Written exercise:
Retype everything from the line that contains "obj.parent = None" down to the line that contains "scene = bpy.context.scene", inclusive, without altering or adding anything.

─── Data excerpt

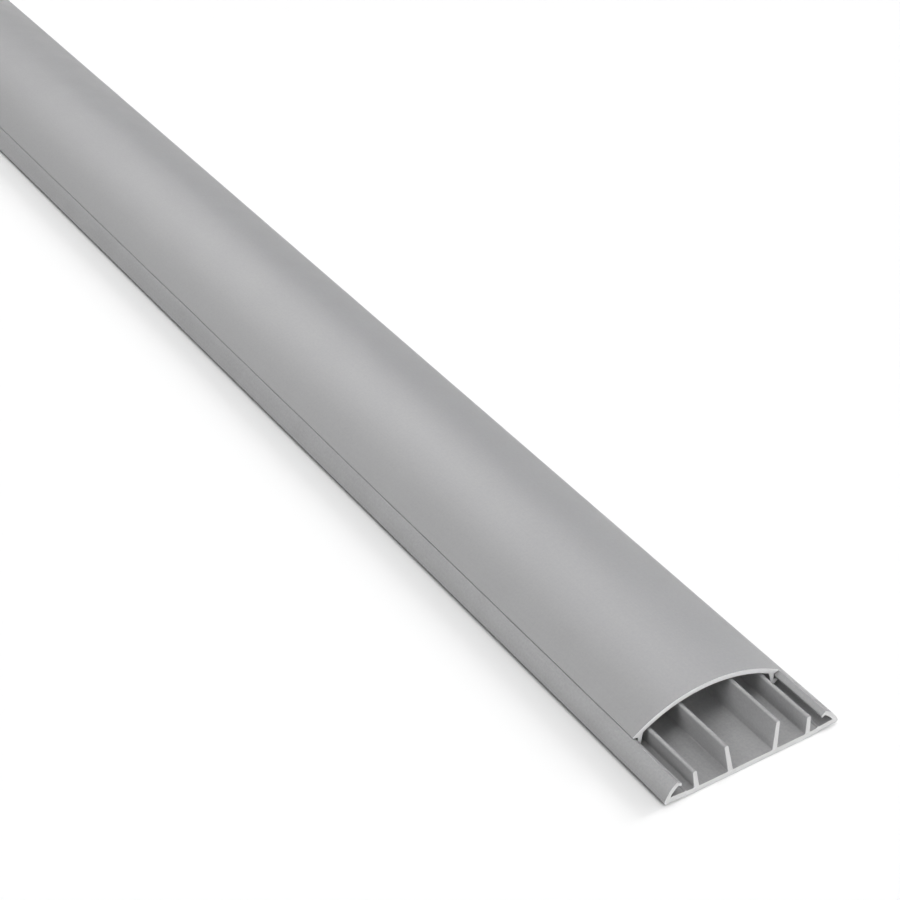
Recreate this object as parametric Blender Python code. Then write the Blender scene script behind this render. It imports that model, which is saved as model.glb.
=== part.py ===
"""Floor cord cover: a length of extruded PVC floor trunking.

Two extrusions lock together along their whole length. The channel lies on the floor: a flat plate
with a curved rail along each long edge and four dividing ribs between them. The cover is a shallow
dome that closes it: its edges sit on the rails' crests, and a barbed leg under each edge hooks under
the rail's lip. The cover stands slid back along the channel, so the cut end shows the cable ways.

Metres, +Z up. The length runs along Y, the open end is at -Y, and the origin is the middle of the
channel's underside. Section points are (x, z) of the right-hand half, at +X; the left is its mirror.
"""

import math

import bpy

MM = 0.001

# Stock
STOCK_LENGTH = 1.0
STOCK_WIDTH = 75.0 * MM
COVER_SETBACK = 27.5 * MM
ARC_STEP = math.radians(5.0)
CORNER_STEP = math.radians(30.0)

# Channel plate: flat in the middle, its wings lifted a little towards the rails
PLATE_THICKNESS = 2.3 * MM
WING_START = 25.0 * MM
WING_END = 33.3 * MM
WING_LIFT = 0.85 * MM
PLATE_EDGE_RADIUS = 1.0 * MM

# Channel rail: inner and outer faces are arcs about one centre
RAIL_THICKNESS = 1.75 * MM
RAIL_ARC_RADIUS = 12.5 * MM
RAIL_CREST = (31.95 * MM, 8.62 * MM)
RAIL_CREST_RADIUS = 0.2 * MM
RAIL_SHOULDER = (31.6 * MM, 8.12 * MM)
RAIL_ROOT_RADIUS = 0.5 * MM
LIP_NOSE_TOP = (30.1 * MM, 7.2 * MM)
LIP_NOSE_BOTTOM = (30.25 * MM, 6.0 * MM)
LIP_NOSE_RADIUS = 0.35 * MM
LIP_ROOT_X = 32.05 * MM

# Low bead on the plate beside each leg
BEAD_X = 28.7 * MM
BEAD_WIDTH = 1.1 * MM
BEAD_HEIGHT = 0.3 * MM

# Dividing ribs: foot position, height over the floor, and outward lean
INNER_RIB_X = 9.55 * MM
INNER_RIB_TOP_Z = 14.4 * MM
INNER_RIB_LEAN = math.radians(7.7)
OUTER_RIB_X = 23.95 * MM
OUTER_RIB_TOP_Z = 9.75 * MM
OUTER_RIB_LEAN = math.radians(5.2)
RIB_FOOT_THICKNESS = 2.1 * MM
RIB_TOP_THICKNESS = 1.65 * MM
RIB_TOP_RADIUS = 0.4 * MM
RIB_FOOT_RADIUS = 0.5 * MM

# Cover dome
DOME_CROWN_Z = 18.5 * MM
DOME_RADIUS = 57.5 * MM
DOME_THICKNESS = 2.0 * MM
DOME_TIP_X = 31.6 * MM
DOME_STEP = math.radians(2.5)

# Cover leg, from its root on the dome to its barb under the lip
LEG_ROOT_X = 27.45 * MM
LEG_ROOT_RADIUS = 0.5 * MM
LEG_KNEE = (28.3 * MM, 5.05 * MM)
LEG_TOE = (29.85 * MM, 3.3 * MM)
LEG_OUTER_X = 29.75 * MM
BARB_LOWER = (31.85 * MM, 4.55 * MM)
BARB_UPPER = (31.65 * MM, 5.35 * MM)
BARB_ROOT_Z = 5.65 * MM
BARB_RADIUS = 0.2 * MM
NOTCH_INNER_Z = 7.95 * MM
NOTCH_OUTER = (31.6 * MM, 8.45 * MM)

COLLECTION_NAME = "floor_cord_cover"
PVC_GREY = (0.36, 0.36, 0.37, 1.0)
PVC_ROUGHNESS = 0.5


def arc_points(centre, radius, start, end, step=ARC_STEP):
    """Points along an arc about centre, from angle start to angle end."""
    count = max(2, math.ceil(abs(end - start) / step))
    angles = [start + (end - start) * index / count for index in range(count + 1)]
    return [(centre[0] + radius * math.cos(a), centre[1] + radius * math.sin(a)) for a in angles]


def towards(start, end, distance):
    """Point at the given distance from start on the line to end."""
    share = distance / math.dist(start, end)
    return (start[0] + (end[0] - start[0]) * share, start[1] + (end[1] - start[1]) * share)


def rounded_corner(before, corner, after, radius):
    """Arc that rounds the corner between the edges to before and to after."""
    side_a = towards(corner, before, 1.0)
    side_b = towards(corner, after, 1.0)
    half_angle = math.asin(min(1.0, math.dist(side_a, side_b) / 2))
    start = towards(corner, before, radius / math.tan(half_angle))
    end = towards(corner, after, radius / math.tan(half_angle))
    middle = ((side_a[0] + side_b[0]) / 2, (side_a[1] + side_b[1]) / 2)
    centre = towards(corner, middle, radius / math.sin(half_angle))
    start_angle = math.atan2(start[1] - centre[1], start[0] - centre[0])
    turn = math.atan2(end[1] - centre[1], end[0] - centre[0]) - start_angle
    turn = (turn + math.pi) % math.tau - math.pi
    return arc_points(centre, radius, start_angle, start_angle + turn, CORNER_STEP)


def rounded_run(before, corners, after):
    """Outline through (corner, radius) pairs, on the way from before to after."""
    places = [before] + [place for place, _ in corners] + [after]
    outline = []
    for index, (place, radius) in enumerate(corners):
        if radius:
            outline += rounded_corner(places[index], place, places[index + 2], radius)
        else:
            outline.append(place)
    return outline


def with_mirror(half):
    """Closed outline from its right-hand half, which starts and ends near the centre plane."""
    return half + [(-x, z) for x, z in reversed(half)]


def plate_top(x):
    """Height of the plate's upper face: level in the middle, rising over the wings."""
    rise = min(max((x - WING_START) / (WING_END - WING_START), 0.0), 1.0)
    return PLATE_THICKNESS + WING_LIFT * rise


def on_plate(x):
    """Point on the plate's upper face."""
    return (x, plate_top(x))


def rail_foot():
    """Point where the rail's outer face leaves the plate's rounded edge."""
    return (STOCK_WIDTH / 2, WING_LIFT + PLATE_EDGE_RADIUS)


def rail_centre():
    """Centre of the rail's arcs: the outer one runs through the rail's foot and crest."""
    foot = rail_foot()
    half_chord = math.dist(foot, RAIL_CREST) / 2
    middle = ((foot[0] + RAIL_CREST[0]) / 2, (foot[1] + RAIL_CREST[1]) / 2)
    inward = (middle[0] - (RAIL_CREST[1] - foot[1]), middle[1] - (foot[0] - RAIL_CREST[0]))
    return towards(middle, inward, math.sqrt(RAIL_ARC_RADIUS ** 2 - half_chord ** 2))


def rail_outline():
    """Rail from the plate's underside, over the crest and the lip, to the plate's upper face."""
    centre = rail_centre()
    foot = rail_foot()
    inner_radius = RAIL_ARC_RADIUS - RAIL_THICKNESS
    foot_angle = math.atan2(foot[1] - centre[1], foot[0] - centre[0])
    crest_angle = math.atan2(RAIL_CREST[1] - centre[1], RAIL_CREST[0] - centre[0])
    lip_angle = math.acos((LIP_ROOT_X - centre[0]) / inner_radius)
    root_angle = math.asin((plate_top(WING_END) - centre[1]) / inner_radius)
    corner_centre = (foot[0] - PLATE_EDGE_RADIUS, foot[1])
    edge = arc_points(corner_centre, PLATE_EDGE_RADIUS, -math.pi / 2, 0.0, CORNER_STEP)
    outer = arc_points(centre, RAIL_ARC_RADIUS, foot_angle, crest_angle)
    inner = arc_points(centre, inner_radius, lip_angle, root_angle)
    crest_and_lip = rounded_run(outer[-2], [
        (RAIL_CREST, RAIL_CREST_RADIUS),
        (RAIL_SHOULDER, 0.0),
        (LIP_NOSE_TOP, LIP_NOSE_RADIUS),
        (LIP_NOSE_BOTTOM, LIP_NOSE_RADIUS),
    ], inner[0])
    root = rounded_run(inner[-2], [(inner[-1], RAIL_ROOT_RADIUS)], on_plate(WING_END))
    return edge + outer[1:-1] + crest_and_lip + inner[:-1] + root


def bead_outline():
    """Low bead on the plate, from its outer to its inner foot."""
    half = BEAD_WIDTH / 2
    middle_z = plate_top(BEAD_X) + BEAD_HEIGHT
    return [
        on_plate(BEAD_X + half),
        (BEAD_X + half / 2, middle_z),
        (BEAD_X - half / 2, middle_z),
        on_plate(BEAD_X - half),
    ]


def rib_outline(foot_x, top_z, lean):
    """Dividing rib, from its outer foot over its round top to its inner foot."""
    half_foot = RIB_FOOT_THICKNESS / 2
    half_top = RIB_TOP_THICKNESS / 2
    top_x = foot_x + (top_z - PLATE_THICKNESS) * math.tan(lean)
    clear = RIB_FOOT_THICKNESS
    return rounded_run(on_plate(foot_x + half_foot + clear), [
        (on_plate(foot_x + half_foot), RIB_FOOT_RADIUS),
        ((top_x + half_top, top_z), RIB_TOP_RADIUS),
        ((top_x - half_top, top_z), RIB_TOP_RADIUS),
        (on_plate(foot_x - half_foot), RIB_FOOT_RADIUS),
    ], on_plate(foot_x - half_foot - clear))


def channel_outline():
    """Section of the channel."""
    underside = [(WING_START, 0.0), (WING_END, WING_LIFT)]
    wing_top = [on_plate(WING_END)] + bead_outline() + [on_plate(WING_START)]
    outer_rib = rib_outline(OUTER_RIB_X, OUTER_RIB_TOP_Z, OUTER_RIB_LEAN)
    inner_rib = rib_outline(INNER_RIB_X, INNER_RIB_TOP_Z, INNER_RIB_LEAN)
    return with_mirror(underside + rail_outline() + wing_top[:-1] + outer_rib + inner_rib)


def dome_arc(radius, from_x, to_x):
    """Points on an arc about the dome's centre, between two places across its width."""
    centre = (0.0, DOME_CROWN_Z - DOME_RADIUS)
    return arc_points(centre, radius, math.acos(from_x / radius), math.acos(to_x / radius), DOME_STEP)


def leg_outline(inner_face, tip):
    """Leg from its root on the dome's inner face, round its barb and notch, to the dome's tip."""
    return rounded_run(inner_face[-2], [
        (inner_face[-1], LEG_ROOT_RADIUS),
        (LEG_KNEE, BARB_RADIUS),
        (LEG_TOE, BARB_RADIUS),
        (BARB_LOWER, BARB_RADIUS),
        (BARB_UPPER, BARB_RADIUS),
        ((LEG_OUTER_X, BARB_ROOT_Z), 0.0),
        ((LEG_OUTER_X, NOTCH_INNER_Z), 0.0),
        (NOTCH_OUTER, 0.0),
    ], tip)


def cover_outline():
    """Section of the cover."""
    inner_face = dome_arc(DOME_RADIUS - DOME_THICKNESS, 0.0, LEG_ROOT_X)
    outer_face = dome_arc(DOME_RADIUS, DOME_TIP_X, 0.0)
    half = inner_face[1:-1] + leg_outline(inner_face, outer_face[0]) + outer_face[:-1]
    crown = [(0.0, DOME_CROWN_Z)]
    underside_middle = [(0.0, DOME_CROWN_Z - DOME_THICKNESS)]
    return underside_middle + half + crown + [(-x, z) for x, z in reversed(half)]


def pvc_material():
    """Matt grey PVC."""
    material = bpy.data.materials.new("pvc_grey")
    material.use_nodes = True
    shader = material.node_tree.nodes["Principled BSDF"]
    shader.inputs["Base Color"].default_value = PVC_GREY
    shader.inputs["Roughness"].default_value = PVC_ROUGHNESS
    return material


def extrusion(name, outline, middle_y, material, collection):
    """Closed section drawn in the XZ plane and extruded along Y over the stock length."""
    curve = bpy.data.curves.new(name, "CURVE")
    curve.dimensions = "2D"
    curve.fill_mode = "BOTH"
    curve.extrude = STOCK_LENGTH / 2
    spline = curve.splines.new("POLY")
    spline.points.add(len(outline) - 1)
    for point, (x, z) in zip(spline.points, outline):
        point.co = (x, z, 0.0, 1.0)
    spline.use_cyclic_u = True
    curve.materials.append(material)
    stock = bpy.data.objects.new(name, curve)
    stock.rotation_euler.x = math.pi / 2
    stock.location.y = middle_y
    collection.objects.link(stock)
    return stock


def build():
    """Clear the scene and build both extrusions."""
    for old in list(bpy.data.objects):
        bpy.data.objects.remove(old)
    collection = bpy.data.collections.new(COLLECTION_NAME)
    bpy.context.scene.collection.children.link(collection)
    pvc = pvc_material()
    extrusion("base_channel", channel_outline(), 0.0, pvc, collection)
    extrusion("snap_cover", cover_outline(), COVER_SETBACK, pvc, collection)


build()
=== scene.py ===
"""Floor cord cover: a length of floor trunking in grey PVC, lying on a pale studio floor.

Two extrusions make it up. The channel lies on the floor, and the domed cover is hooked into its
rails and slid back a little, so that the cut end shows the cable ways. Each section below makes one
of them as its die does: the right-hand half of the end face is drawn wall by wall in millimetres,
mirrored, and drawn out along Y. Points are (x, z), measured from the middle of the underside.
"""

import math

import bmesh
import bpy
from mathutils import Matrix, Vector


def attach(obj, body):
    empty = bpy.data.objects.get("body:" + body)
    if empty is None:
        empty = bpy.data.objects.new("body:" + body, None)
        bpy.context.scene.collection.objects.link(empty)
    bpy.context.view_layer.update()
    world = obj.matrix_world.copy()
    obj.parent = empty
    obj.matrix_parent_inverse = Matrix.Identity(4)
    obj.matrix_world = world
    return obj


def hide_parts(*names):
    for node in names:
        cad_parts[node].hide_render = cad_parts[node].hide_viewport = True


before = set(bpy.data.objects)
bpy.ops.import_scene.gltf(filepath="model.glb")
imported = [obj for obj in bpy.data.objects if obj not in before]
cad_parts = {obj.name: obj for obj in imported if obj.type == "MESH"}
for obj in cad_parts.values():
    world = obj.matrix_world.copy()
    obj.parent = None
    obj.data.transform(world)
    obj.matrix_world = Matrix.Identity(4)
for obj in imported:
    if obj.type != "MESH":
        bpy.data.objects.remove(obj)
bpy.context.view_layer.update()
scene = bpy.context.scene


# Channel: the bottom half of the trunking, which is taped or screwed to the floor. One extrusion of
# rigid grey PVC: a plate whose wings lift a little towards the edges, a curved rail with a hooked lip
# along each edge, a low bead beside each rail, and four dividing ribs between the cable ways.

SAME_PLACE = 0.005
MERGE_GAP = 0.001


def lay_end_face(name, low, high, near_y):
    """Starts a piece with the first stretch of its end face, a plane from low to high that faces -Y."""
    bpy.ops.object.select_all(action="DESELECT")
    bpy.ops.mesh.primitive_plane_add(
        size=1.0,
        location=((low[0] + high[0]) / 2, near_y, (low[1] + high[1]) / 2),
        rotation=(math.pi / 2, 0.0, 0.0),
    )
    piece = bpy.context.object
    piece.name = piece.data.name = name
    piece.scale = (high[0] - low[0], high[1] - low[1], 1.0)
    bpy.ops.object.transform_apply(location=True, rotation=True, scale=True)
    bpy.ops.object.mode_set(mode="EDIT")
    bpy.ops.mesh.select_mode(type="EDGE")
    return piece


def pick_points(points):
    """Selects the section's corner points at these places, and the edge between them if there are two."""
    bpy.ops.mesh.select_all(action="DESELECT")
    mesh = bmesh.from_edit_mesh(bpy.context.object.data)
    found = [
        vertex for vertex in mesh.verts
        if any(math.dist((vertex.co.x, vertex.co.z), point) < SAME_PLACE for point in points)
    ]
    for edge in mesh.edges:
        if all(end in found for end in edge.verts):
            edge.select_set(True)
    if len(points) == 1:
        found[0].select = True
    bmesh.update_edit_mesh(bpy.context.object.data)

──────

Answer to the exercise:
    obj.parent = None
    obj.data.transform(world)
    obj.matrix_world = Matrix.Identity(4)
for obj in imported:
    if obj.type != "MESH":
        bpy.data.objects.remove(obj)
bpy.context.view_layer.update()
scene = bpy.context.scene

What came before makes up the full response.